I do preventive move and give them all one stars like candies.

If you are an uberx driver, don't use my uber.

It's not as clean as yours, it doesn't smell as good, my sense of direction is poor and I don't know how to follow your commands.

But I know how to detect who you are and rate your judgmental ass with a one.


----------



## drivingstories (Nov 18, 2014)

After scouring through my records, and I keep detailed ones, I think I figured it out, sort of. I won't post a link to my story in my nascent blog out of fear of reprisal from the hall monitors on this site, but here is the synopsis. 

Some woman pings me. Some guy gets the ride because he demanded one out of petty jealousy. He mentions to me on the ride he had been jailed for beating up some other girlfriend. 

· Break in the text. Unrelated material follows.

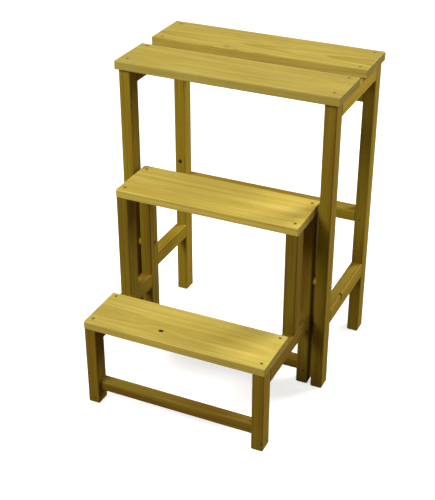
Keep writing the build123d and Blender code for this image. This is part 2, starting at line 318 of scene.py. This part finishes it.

The woman who pinged me, but did not ride with him, might have given me a low rating out of transference anger, Is that the psychological term?


----------



## UberDC (Jul 12, 2014)

drivingstories said:


> My weekly summary is in from Uber. I am devastated.
> 
> My weekly rating went down to 4.75. I was so used to stellar scores, and I was really proud of my serive. Uber must make the numbers up. Yeah, that's it.
> 
> ...


Only rookies worry about their ratings.


----------



## UberDC (Jul 12, 2014)

grUBBER said:


> I do preventive move and give them all one stars like candies.
> 
> If you are an uberx driver, don't use my uber.
> 
> ...


You don't have many friends do you?


----------



## Keithsm2 (Dec 29, 2014)

Where is this weekly summary where you see comments


----------



## UberXTampa (Nov 20, 2014)

I had several Uber drivers ride with me just in the last week and I believe all rated me 5 star. Undoubtedly I rated them all 5 star. None tipped a penny  I don't mix being a good punctual rider with any other feelings I might have.


----------



## Bart McCoy (Nov 4, 2014)

Keithsm2 said:


> Where is this weekly summary where you see comments


i started getting weekly summaries in my like 2nd/3rd week
ive been driving for about 2 months now but there's a section that says "what your riders had to say",but its always blank
i guess they are leaving comments for me
because again its not rocket science to pick somebody up and take them to their destination
i just wonder why people are rating me 3 or 4,and not 5
im sure its something minor like "pleasant ride but didnt offer me spotify so a 4"


----------



## JaxBeachDriver (Nov 27, 2014)

grUBBER said:


> Did you happen to drive other uberx drivers last week?
> They all rate you low


I always rate drivers a 5 when I'm a passenger.


----------



## Large (Dec 19, 2014)

Can't please everyone that's for certain


----------